Secondly, if I do not know them or have a relationship with them, it would be difficult to speak to them privately before bringing a public correction. (Based on my busy schedule, there were so many who were prophetically off that it would have been nearly impossible to engage in a conversation with all of them.) It should be noted that the mandate by Jesus to privately speak to somebody is only in effect if they sinned against that individual person (Matthew 18:15-18).
Regarding the subject of this article, these false predictions did not involve the committing of a personal sin against me. Rather, a wrong was committed against the tens of thousands of Christians who believed these prophets who gave them false hope. Whether some prophets misled them intentionally, I cannot say or judge. I think most were sincere, but were blinded by their hope for a Trump election.
Thirdly, Paul instructed church leaders to mark those who cause divisions in the Church so that others will learn from it (Romans 16:17). He also called out leaders in public when he deemed their words or actions harmful to the church (1 Timothy 1:20, 2 Timothy 4:14). He called out some who forsook him and left their assignment (2 Timothy 4:9-11). Even though I do not believe many of these prophets intended to sow discord, the charismatic church’s ensuing confusion had to be addressed on a public platform. (Leaders like myself have no way of tracking down and personally connecting with the multiple thousands of confused Christians disillusioned by this prophetic faux pas.)
Fourthly, perhaps more than any other ministry gift, God commands the prophetic to be judged according to the Scriptures. A few of the passages relevant to this point include the following:
Deuteronomy 13:1-5; Jeremiah 23; 1 Corinthians 14:29; 1 Thessalonians 5:19-21; 1 John 4:1.
Fifthly, everybody who teaches, preaches, or prophesies are to be judged more strictly than those who do not endeavor to be an oracle for the truth (James 3:1). Thus, those who bring forth the word of God have to be very careful to accurately represent the mind and will of God based upon the Scriptures and their exposition of it. (1 Peter 4:11)
Sixthly, regarding the charge that the prophets are being picked on more than the other ministry gifts, the truth is that for the past decade, the apostolic has been scrutinized more than any other APEST gifts. (APEST is an acronym for the fivefold ministry gifts in Ephesians 4:1.)
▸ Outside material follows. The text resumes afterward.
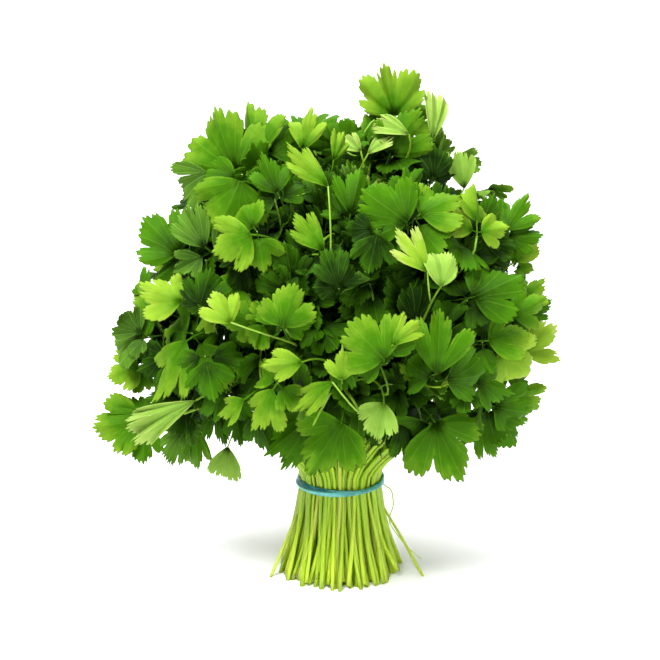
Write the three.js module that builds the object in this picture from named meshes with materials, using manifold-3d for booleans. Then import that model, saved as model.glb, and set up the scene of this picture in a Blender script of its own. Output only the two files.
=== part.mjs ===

Many have even said that there is some kind of vast global conspiracy to take over and influence the Church with self-proclaimed apostles who belong to the so-called NAR (New Apostolic Reformation). Of course, there is no such organization nor NAR conspiracy since the apostolic movement is global and cannot be contained, categorized, or defined by one entity or movement.
However, instead of complaining that apostolic leadership is being picked on, I have engaged in fruitful, robust dialogue with some scholars who have written books against the NAR. We agree on the need to reign in some of the excesses and abuses found in the contemporary apostolic movement. These are things I have already written about in my book, Essays in Apostolic Leadership.
Furthermore, Jesus praised the Ephesian church for “testing those who say they are apostles but are not” (Revelation 2:2). Jesus desires that local churches test their ministry gifts before they validate and recommend their ministry to the Body of Christ.
Finally, the Bible scrutinizes each of the fivefold ministries, not just the prophetic. But the very nature of the prophetic demands strict judgment since the one prophesying is claiming the Lord is speaking through them, instead of a teacher who is merely an expositor of already revealed (logos) truth (2 Timothy 3:16-17).
False APEST gifts warned about in the Scriptures:
The Bible warns of:
False Apostles (2 Corinthians 11:13)
False Prophets (Matthew 7:15, 2 Peter 2:1)
False Evangelists/preachers (Galatians 1:8-9)
False Teachers (2 Timothy 4:3-4, 2 Peter 2:1)
False Shepherds (Jeremiah 23, John 10:1-2)
In conclusion, the Bible says that any of the APEST ministry gifts can fall into deception. Even sincere godly Christians, including prophetic leaders, can make mistakes and unintentionally mislead masses of people through social media platforms. Consequently, it behooves the Church to collectively respond online to counter false teachings, judge prophetic words, and bring greater balance to the Church for the glory of God.
When bringing correction, may we treat each other with grace, kindness, and mercy as we await the coming of our Lord and Savior, Jesus Christ.